Leading Up to the Sportspark Plan

  • The Voucher Program at the Housing Authority of DeKalb Georgia. This was Haynes’s primary area of responsibility. But he split town before a federal Housing and Urban Development investigation found it rife with misused funds. RIOC’s website says Haynes was COO at DeKalb, responsible for reforming multiple departments, but investigations into filed tax returns contradict that.
  • Fail #2 is Blackwell House where Haynes now occupies an ADA-non-compliant office. Under Haynes’s guidance as RIOC VP for Operations, it was a year late and roughly 100% over budget.
  • Less visible but critical was his failure to maintain a working employee evaluation system at RIOC. Soon after Haynes took over Operations, the system used for raises and promotions broke down. Multiple employees complained that they could not get routine evaluations from him even after they were requested. This, in part, greased the skids for the pile of unexplained lawsuits naming him as a defendant by former employees.
  • As COO and CEO, Haynes failed to complete the FDR Hope Memorial until The Daily shamed him in a report. At the time, the site was filled with weeds and waste. This did not stop him from claiming credit for it a year later.
  • Under his direction, Southpoint, the once leafy retreat for Roosevelt Islanders saw its bordering natural settings converted to a hideous, encircling rock farm. The result was so awful that, after spending millions on the environmental catastrophe, no one from RIOC, including Haynes, appeared when it opened. And his protector, Governor Hochul, offered promotional photos that strained to diminish the scenes.

More Failures

Before we get to the Sportspark plan and why it will fail…

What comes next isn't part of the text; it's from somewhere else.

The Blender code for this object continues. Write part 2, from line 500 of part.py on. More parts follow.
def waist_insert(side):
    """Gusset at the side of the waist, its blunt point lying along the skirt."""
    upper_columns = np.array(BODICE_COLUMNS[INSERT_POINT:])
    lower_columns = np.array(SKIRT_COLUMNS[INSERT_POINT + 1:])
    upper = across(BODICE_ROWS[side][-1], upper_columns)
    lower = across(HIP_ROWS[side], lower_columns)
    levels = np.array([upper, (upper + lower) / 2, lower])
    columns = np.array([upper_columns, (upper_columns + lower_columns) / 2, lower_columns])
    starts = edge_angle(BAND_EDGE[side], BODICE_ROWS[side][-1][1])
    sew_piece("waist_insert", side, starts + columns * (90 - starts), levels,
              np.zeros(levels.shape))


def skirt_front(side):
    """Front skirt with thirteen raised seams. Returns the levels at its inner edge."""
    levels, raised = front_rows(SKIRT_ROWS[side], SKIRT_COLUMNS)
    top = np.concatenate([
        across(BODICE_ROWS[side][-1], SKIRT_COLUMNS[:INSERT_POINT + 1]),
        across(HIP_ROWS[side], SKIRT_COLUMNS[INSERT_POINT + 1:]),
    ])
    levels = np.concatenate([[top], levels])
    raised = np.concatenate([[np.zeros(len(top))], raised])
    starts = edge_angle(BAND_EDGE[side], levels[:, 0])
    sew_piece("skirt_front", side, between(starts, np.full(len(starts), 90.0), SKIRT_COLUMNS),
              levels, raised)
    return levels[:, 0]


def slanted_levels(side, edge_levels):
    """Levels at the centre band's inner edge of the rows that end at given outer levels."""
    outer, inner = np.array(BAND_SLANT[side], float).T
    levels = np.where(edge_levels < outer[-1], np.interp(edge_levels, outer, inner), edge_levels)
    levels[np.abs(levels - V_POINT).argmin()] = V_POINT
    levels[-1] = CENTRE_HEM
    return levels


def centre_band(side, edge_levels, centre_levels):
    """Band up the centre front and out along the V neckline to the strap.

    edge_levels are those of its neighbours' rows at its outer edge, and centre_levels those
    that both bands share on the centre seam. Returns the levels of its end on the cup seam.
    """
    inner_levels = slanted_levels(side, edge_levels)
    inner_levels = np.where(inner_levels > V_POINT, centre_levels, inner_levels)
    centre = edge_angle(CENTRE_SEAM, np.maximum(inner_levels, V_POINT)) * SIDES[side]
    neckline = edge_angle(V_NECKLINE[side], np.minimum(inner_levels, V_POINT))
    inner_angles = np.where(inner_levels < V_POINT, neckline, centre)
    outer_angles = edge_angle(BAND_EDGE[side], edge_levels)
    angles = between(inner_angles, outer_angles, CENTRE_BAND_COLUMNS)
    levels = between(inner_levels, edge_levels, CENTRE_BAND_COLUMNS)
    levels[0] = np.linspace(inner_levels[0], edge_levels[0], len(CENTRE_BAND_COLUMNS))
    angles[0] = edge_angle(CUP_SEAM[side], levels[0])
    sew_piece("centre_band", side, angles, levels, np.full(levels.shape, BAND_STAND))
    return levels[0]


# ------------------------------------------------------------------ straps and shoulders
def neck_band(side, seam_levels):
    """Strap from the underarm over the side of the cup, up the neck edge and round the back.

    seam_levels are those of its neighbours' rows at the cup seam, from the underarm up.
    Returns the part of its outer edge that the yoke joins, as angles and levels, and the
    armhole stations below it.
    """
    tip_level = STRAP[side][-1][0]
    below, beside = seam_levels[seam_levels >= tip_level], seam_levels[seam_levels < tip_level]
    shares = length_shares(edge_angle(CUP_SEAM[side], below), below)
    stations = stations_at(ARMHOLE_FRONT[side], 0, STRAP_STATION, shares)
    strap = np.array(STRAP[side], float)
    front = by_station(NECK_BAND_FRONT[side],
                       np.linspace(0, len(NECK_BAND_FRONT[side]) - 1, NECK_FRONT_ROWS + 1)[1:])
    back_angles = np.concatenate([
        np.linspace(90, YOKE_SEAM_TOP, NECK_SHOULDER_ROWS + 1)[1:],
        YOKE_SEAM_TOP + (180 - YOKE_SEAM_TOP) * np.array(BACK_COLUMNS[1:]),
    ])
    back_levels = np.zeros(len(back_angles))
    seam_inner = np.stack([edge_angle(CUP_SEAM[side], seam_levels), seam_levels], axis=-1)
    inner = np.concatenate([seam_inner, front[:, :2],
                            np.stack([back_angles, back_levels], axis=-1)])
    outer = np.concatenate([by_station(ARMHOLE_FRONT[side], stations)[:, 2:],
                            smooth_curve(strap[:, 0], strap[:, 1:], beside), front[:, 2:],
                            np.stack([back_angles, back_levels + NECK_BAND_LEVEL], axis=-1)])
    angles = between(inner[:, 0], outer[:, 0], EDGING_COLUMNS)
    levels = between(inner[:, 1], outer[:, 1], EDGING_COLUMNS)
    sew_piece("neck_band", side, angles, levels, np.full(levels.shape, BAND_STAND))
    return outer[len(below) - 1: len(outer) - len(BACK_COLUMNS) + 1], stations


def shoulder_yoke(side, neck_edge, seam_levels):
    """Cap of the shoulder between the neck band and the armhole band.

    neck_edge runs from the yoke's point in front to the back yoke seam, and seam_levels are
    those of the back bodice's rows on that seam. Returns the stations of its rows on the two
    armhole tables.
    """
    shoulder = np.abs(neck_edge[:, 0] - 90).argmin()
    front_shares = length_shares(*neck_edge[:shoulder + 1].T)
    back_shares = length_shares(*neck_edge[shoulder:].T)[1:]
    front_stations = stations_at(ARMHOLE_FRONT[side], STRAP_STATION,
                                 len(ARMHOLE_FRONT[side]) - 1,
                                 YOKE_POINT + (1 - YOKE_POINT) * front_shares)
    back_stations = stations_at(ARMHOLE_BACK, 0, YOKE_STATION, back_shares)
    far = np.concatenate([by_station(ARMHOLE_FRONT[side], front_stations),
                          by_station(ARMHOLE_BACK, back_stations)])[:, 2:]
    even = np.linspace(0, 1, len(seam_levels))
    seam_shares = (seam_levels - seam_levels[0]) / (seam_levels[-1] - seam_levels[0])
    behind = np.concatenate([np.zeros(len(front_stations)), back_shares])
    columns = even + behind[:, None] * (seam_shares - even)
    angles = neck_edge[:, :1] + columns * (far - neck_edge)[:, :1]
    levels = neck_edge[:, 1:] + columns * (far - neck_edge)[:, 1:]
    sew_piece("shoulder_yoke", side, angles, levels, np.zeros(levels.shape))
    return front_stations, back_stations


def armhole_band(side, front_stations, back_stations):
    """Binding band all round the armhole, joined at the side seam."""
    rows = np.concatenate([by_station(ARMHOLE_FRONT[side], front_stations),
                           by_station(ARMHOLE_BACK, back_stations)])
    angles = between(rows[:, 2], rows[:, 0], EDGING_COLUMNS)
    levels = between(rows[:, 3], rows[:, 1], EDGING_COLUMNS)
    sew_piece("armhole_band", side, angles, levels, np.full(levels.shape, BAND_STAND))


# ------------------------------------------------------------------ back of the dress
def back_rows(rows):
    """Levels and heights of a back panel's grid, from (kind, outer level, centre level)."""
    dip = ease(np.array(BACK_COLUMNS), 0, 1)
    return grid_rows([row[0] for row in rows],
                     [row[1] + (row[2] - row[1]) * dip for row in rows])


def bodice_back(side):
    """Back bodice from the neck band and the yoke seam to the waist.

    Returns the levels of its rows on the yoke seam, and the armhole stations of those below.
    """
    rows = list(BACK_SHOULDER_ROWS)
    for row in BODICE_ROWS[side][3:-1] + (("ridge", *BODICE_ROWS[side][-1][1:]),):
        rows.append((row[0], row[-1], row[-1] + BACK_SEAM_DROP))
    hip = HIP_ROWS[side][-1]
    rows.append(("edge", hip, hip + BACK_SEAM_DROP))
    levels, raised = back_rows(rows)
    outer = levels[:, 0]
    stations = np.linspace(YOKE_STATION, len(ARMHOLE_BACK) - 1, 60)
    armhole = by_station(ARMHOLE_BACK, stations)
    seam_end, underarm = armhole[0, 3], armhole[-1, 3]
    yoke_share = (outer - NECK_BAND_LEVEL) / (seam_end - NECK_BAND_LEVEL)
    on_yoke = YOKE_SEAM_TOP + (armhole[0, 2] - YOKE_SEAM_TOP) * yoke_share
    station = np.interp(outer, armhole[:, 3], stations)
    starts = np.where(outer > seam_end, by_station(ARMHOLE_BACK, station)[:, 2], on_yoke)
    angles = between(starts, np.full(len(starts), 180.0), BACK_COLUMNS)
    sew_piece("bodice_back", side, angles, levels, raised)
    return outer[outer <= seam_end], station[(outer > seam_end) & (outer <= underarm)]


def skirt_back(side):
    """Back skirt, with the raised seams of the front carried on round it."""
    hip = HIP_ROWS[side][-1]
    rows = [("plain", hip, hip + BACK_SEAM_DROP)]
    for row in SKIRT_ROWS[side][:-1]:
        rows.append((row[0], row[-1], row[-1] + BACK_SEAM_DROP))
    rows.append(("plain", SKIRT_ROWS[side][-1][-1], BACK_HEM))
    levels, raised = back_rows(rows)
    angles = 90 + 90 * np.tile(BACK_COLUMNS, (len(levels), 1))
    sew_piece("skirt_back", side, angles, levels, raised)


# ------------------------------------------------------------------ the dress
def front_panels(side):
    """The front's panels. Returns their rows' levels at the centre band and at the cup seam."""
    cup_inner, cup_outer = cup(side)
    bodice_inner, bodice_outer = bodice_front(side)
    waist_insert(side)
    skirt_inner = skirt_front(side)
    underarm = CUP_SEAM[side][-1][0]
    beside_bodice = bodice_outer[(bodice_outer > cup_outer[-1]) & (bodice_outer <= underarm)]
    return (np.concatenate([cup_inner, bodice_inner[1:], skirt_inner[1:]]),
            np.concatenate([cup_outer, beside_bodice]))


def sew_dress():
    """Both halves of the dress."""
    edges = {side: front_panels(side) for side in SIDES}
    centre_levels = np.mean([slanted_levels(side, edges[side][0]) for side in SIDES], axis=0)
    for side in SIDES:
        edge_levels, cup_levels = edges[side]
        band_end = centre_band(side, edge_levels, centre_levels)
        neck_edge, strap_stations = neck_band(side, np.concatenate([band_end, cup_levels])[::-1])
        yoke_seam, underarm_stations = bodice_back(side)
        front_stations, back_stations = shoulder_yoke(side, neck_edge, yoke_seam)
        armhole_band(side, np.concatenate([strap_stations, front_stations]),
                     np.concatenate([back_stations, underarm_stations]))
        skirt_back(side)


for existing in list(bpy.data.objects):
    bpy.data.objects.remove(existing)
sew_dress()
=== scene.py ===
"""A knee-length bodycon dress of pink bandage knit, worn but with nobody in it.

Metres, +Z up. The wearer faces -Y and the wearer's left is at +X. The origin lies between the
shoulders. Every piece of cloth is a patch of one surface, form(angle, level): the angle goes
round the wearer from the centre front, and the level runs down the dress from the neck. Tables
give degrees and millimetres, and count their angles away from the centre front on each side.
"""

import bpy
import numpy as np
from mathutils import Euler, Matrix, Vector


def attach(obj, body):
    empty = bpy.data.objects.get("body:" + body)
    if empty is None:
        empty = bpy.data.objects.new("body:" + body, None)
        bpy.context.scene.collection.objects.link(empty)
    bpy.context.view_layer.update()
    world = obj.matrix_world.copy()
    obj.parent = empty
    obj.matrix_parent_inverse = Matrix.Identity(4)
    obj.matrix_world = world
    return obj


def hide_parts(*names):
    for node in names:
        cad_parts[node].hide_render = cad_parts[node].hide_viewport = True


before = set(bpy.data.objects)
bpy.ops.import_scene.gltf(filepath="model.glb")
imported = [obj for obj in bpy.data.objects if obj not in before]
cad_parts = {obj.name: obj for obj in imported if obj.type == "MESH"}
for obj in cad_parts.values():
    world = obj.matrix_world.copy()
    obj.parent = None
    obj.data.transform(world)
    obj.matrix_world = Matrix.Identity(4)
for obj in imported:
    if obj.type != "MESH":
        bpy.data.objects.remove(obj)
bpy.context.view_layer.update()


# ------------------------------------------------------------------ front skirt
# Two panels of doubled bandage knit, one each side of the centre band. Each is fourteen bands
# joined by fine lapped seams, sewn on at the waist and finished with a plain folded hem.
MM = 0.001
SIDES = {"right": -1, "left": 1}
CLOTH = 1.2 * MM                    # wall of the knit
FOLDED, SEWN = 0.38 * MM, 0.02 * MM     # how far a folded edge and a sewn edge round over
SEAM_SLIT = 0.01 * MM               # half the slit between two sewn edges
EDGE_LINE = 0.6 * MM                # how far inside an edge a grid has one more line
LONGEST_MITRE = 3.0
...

  • After the Youth Center’s renovations stalled for years, Haynes, as COO, pitched a $1.8 million change order for covering the mess he found himself in. Rosenthal, then his boss, rejected that and rebid the entire project because it had gotten so off track.
  • While the new Tram elevators finally went into service in 2022, they were delayed and far over budget. “Unforeseen sight conditions” were blamed. But an inside source notes, “It should have been caught before the design started.  Under his leadership, they went cheap on the geotechnical analysis.” And wound up spending even more. 

“The only things that were working in Operations while he was there were the buses,” an insider says. And that was because Cy Opperman was in charge, not Haynes. Even Public Safety wasn’t his because it reported directly to Rosenthal. Later, under Haynes, it became the expensive, ineffective tool it is today.

Why the Sportspark Plan Will Fail

Although Haynes announced that Sportspark will open at some future date as what appears to be an Equinox competitor, it should have opened in October. It was finished in August and passed a consultant survey in preparation for city inspections.

But that was under CFO John O’Reilly and owner’s representative LiRO, not Haynes.

Future events suggest the real reason behind O’Reilly’s dismissal after he finished all the meaningful work on Sportspark.

For unexplained reasons, Haynes stalled the opening and, shortly after, quietly hired a pair of sports club executives with an eye on wiping out the facility’s history as a community center.

But Haynes, as some say is his practice, did not listen to advice and made decisions based on insufficient information:

  • All Roosevelt Island residential buildings have their own fitness centers, the costs of which are built into their leases or can be bought independently. Not only are they at least as well-equipped and more convenient, but they are also less costly.
  • The swimming pool was Roosevelt Islanders’ favorite feature, although Rivercross and Westview have indoor pools and both Manhattan Park and the Octagon have seasonal ones. And the shocking prices Haynes and company set for Sportspark will turn off everyone else with any option.
  • As we reported earlier, the new rates in the Sportspark plan are far too high for Roosevelt Island’s core population of middle-class and low-income residents. This leaves a shrunken pool of possible users.
  • Based on hiring and pricing, it appears that Haynes sees Sportspark competing with Manhattan’s pricey upscale fitness clubs. According to an informant, he has long sought to make the complex a revenue source, but that’s not just “outrageous” as one local says. It’s also stupid. Why would Manhattanites with enough money for Equinox memberships pony up similar cash for a less well-equipped facility that requires a subway or Tram ride in both directions?

Finally

“As a manager, he (Haynes) threw all his subordinates under the bus and blamed them for all that was going wrong. Hence, all the terminations.”

We don’t know who comes next when the Sportspark plan fails, as it will. But we do know this: Roosevelt Islanders, not Haynes nor his Albany protectors, will pay for it.